*DIRECTION:* Output, word for word, every line from the start of the listing down to and including the line that contains "and scraper crank."; include nothing else.

[begin DATA]

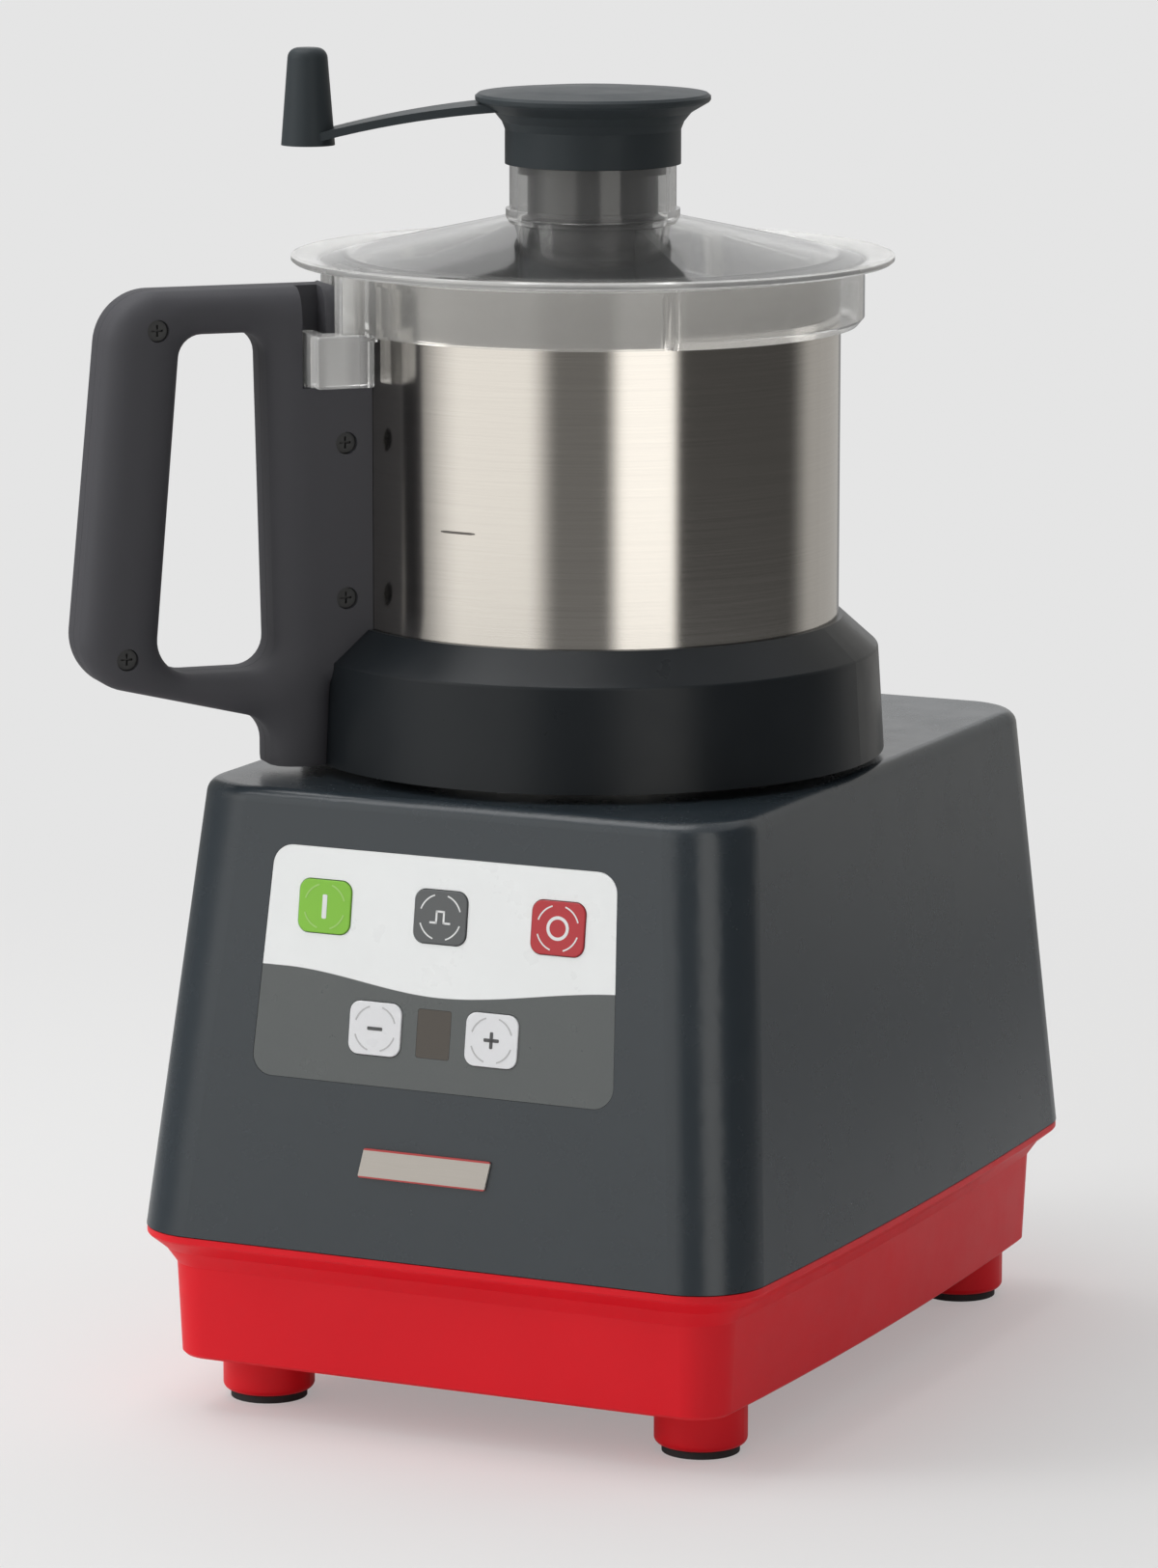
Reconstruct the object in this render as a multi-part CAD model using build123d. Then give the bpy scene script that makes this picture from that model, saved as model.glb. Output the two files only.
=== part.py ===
"""Table-top cutter mixer: motor base, keyed bowl with handle, knife, clear lid and scraper crank.

Millimetres, +Z up, front towards -Y. The origin is where the drive axis meets the table top.
Each piece is one function; the table at the end names every piece and the loop writes it.
"""
import os
from math import atan2, copysign, cos, degrees, hypot, radians, sin

from build123d import *

# ---- Housing (painted shell, tapered towards the top) ----
HOUSING_WIDTH_BOTTOM = 250.0
HOUSING_WIDTH_TOP = 223.0
HOUSING_FRONT_BOTTOM = 147.6
HOUSING_FRONT_TOP = 122.3
HOUSING_REAR_BOTTOM = 193.2
HOUSING_REAR_TOP = 179.9
HOUSING_BOTTOM_Z = 72.0
HOUSING_HEIGHT = 168.2
HOUSING_CORNER_R = 27.0
HOUSING_TOP_FILLET = 6.0
SIDE_BOW = 5.0
SIDE_BOW_TOP = 0.6
WALL = 3.5
DECK = 4.0

# ---- Plinth and feet; SIDE, FRONT and REAR count inwards from the housing's lower edge ----
PLINTH_BOTTOM_Z = 21.5
PLINTH_GAP = 0.4
PLINTH_FLANGE = 3.2
PLINTH_INSET = 11.0
PLINTH_DRAFT = 1.6
PLINTH_BEVEL = 11.0
PLINTH_WALL = 3.5
PLINTH_FLOOR = 3.0
LIP_HEIGHT = 5.0
LIP_GAP = 0.4
LIP_WALL = 1.4
FOOT_R = 17.5
FOOT_SIDE = 34.6
FOOT_FRONT = 50.2
FOOT_REAR = 35.5
FOOT_EDGE = 2.6
PAD_THICKNESS = 3.0
PAD_R = 14.6
PAD_PLUG_R = 5.0
PAD_PLUG_HEIGHT = 9.0
POST_R = 6.0
POST_SIDE = 27.0
POST_FRONT = 25.6
POST_REAR = 60.2
POST_WEB = 3.0
POST_WEB_LENGTH = 25.0
BOSS_HEIGHT = 26.0
BOSS_RISE = 4.0
SCREW_R = 2.0
SCREW_HEAD_R = 3.8
SCREW_HEAD = 2.6
SCREW_CROSS = 4.4
SCREW_CROSS_WIDTH = 0.8
SCREW_CROSS_DEPTH = 1.4
VENT_SLOTS = 7
VENT_SLOT_WIDTH = 5.0
VENT_SLOT_LENGTH = 60.0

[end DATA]

*FULL SOLUTION:*
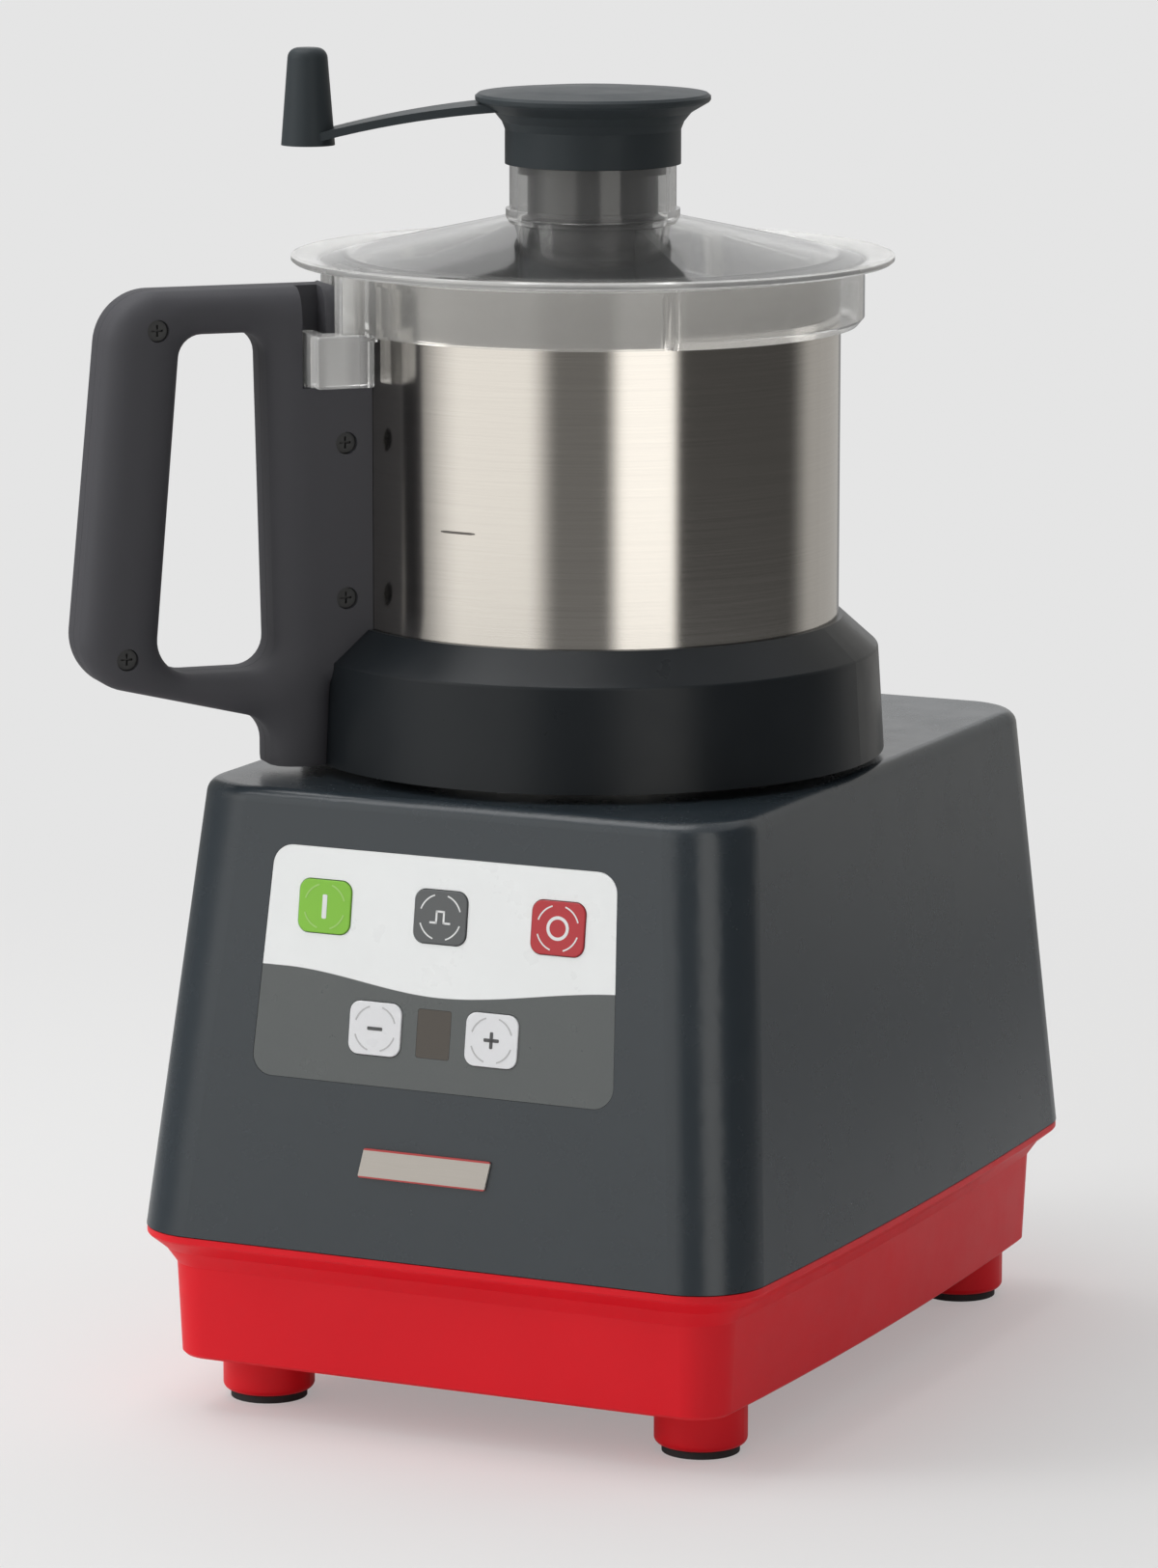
Reconstruct the object in this render as a multi-part CAD model using build123d. Then give the bpy scene script that makes this picture from that model, saved as model.glb. Output the two files only.
=== part.py ===
"""Table-top cutter mixer: motor base, keyed bowl with handle, knife, clear lid and scraper crank.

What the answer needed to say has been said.